Peut-on faire un bilan de cette programmation ? Il y a beaucoup de belles choses, y compris un hommage rendu à René Vautier, le réalisation d’Afrique 50, premier pamphlet anticolonial.

Les films ont montré des femmes. Ce sont de beaux portraits, comme Ra, la réparatrice, Oumy et moi ou encore Maïmouna, la vie devant moi, de Fabiola Maldonado, qui montre une jeune femme burkinabée en lutte contre l’excision. C’est peut-être le moment de citer The mother’s house, de François Verster qui dresse avec une belle élégance le portrait de trois générations de femmes dans un ghetto en Afrique du Sud. L’esthétique forte du film porte le regard vers des visages très bien filmés, de très près, en longue focale. C’est un portrait tragique de la misère, du ghetto. Beau mais pas très optimiste.

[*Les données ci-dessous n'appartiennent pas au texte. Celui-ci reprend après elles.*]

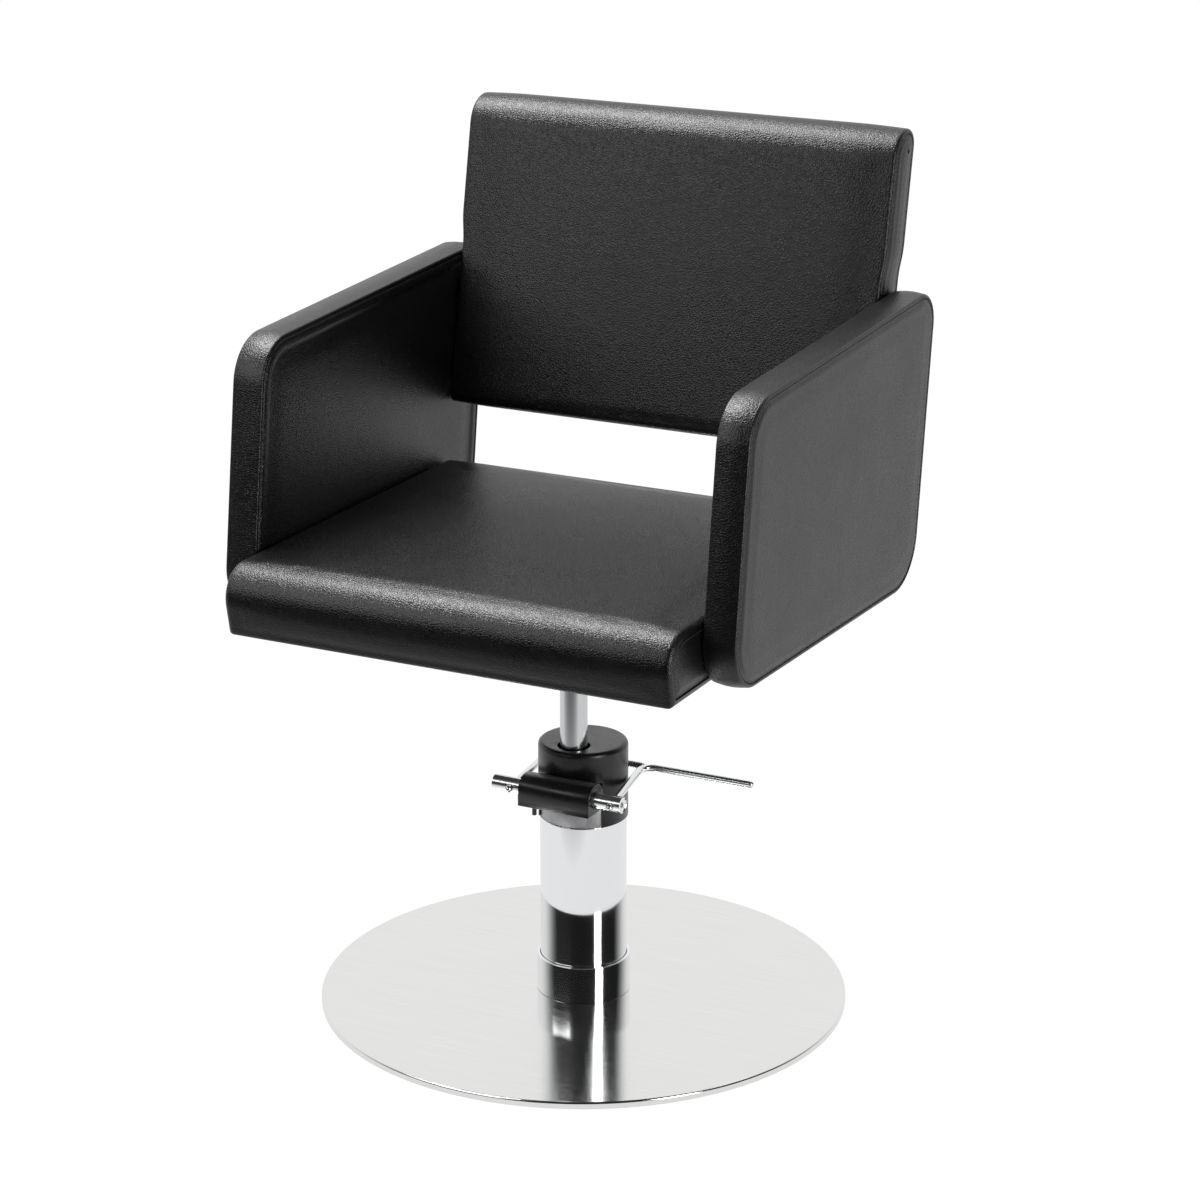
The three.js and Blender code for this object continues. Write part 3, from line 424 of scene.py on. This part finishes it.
def carve(mesh, *tools, smooth_angle=35, bevel=0.0):
    """Cuts closed tool meshes out of a mesh, softens the cut edges and returns the new mesh."""
    body = bpy.data.objects.new("carved", mesh)
    SCENE.collection.objects.link(body)
    helpers = []
    for tool in tools:
        helper = bpy.data.objects.new("tool", tool)
        SCENE.collection.objects.link(helper)
        helpers.append(helper)
        step = body.modifiers.new("cut", "BOOLEAN")
        step.operation = "DIFFERENCE"
        step.solver = "EXACT"
        step.object = helper
    if bevel:
        edge = body.modifiers.new("edge", "BEVEL")
        edge.width = bevel
        edge.segments = 2
        edge.limit_method = "ANGLE"
        edge.angle_limit = math.radians(50)
    ready = body.evaluated_get(bpy.context.evaluated_depsgraph_get())
    made = bpy.data.meshes.new_from_object(ready)
    made.name = mesh.name
    for spare in (body, *helpers):
        bpy.data.objects.remove(spare)
    shade(made, smooth_angle)
    return made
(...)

Les femmes africaines sont donc à l’écran et derrière la caméra, avec des femmes comme Oswalde Lewat ou plus jeune mais prometteuse, Angèle Diabang Brener. On les voit pleines d’humour et d’énergie, loin des clichés de la femme africaine opprimée. Dans poussières de femmes, Lucie Thierry nous montre des femmes au travail et fières d’être balayeuses.

Comme le dit Jean-Marie Barbe, il y a encore beaucoup de films proposés "sur l’Afrique" et pas assez de films africains sur son bureau de programmateur. En outre, je m’interroge sur le devenir de ces films montrés à Lussas. Pour quelques uns, comme Une affaire de nègres, promis à un bel avenir, d’autres resteront probablement dans le circuit des festivals. Quant aux films "made in Africa", le récit d’Aïcha Thiam est édifiant : "à la télévision sénégalaise, ils n’ont pas voulu me l’acheter. Ils voulaient que je leur donne. Tu parles, je ne leur ai pas donné."

Mais j’écoutais une femme de la région venue voir les films parler avec émerveillement des films et ajouter : "En matière d’Afrique, je suis curieuse de découvrir, quel que soit, au fond, la manière dont le sujet est traité. Je suis en Afrique". De fait, la salle était pleine.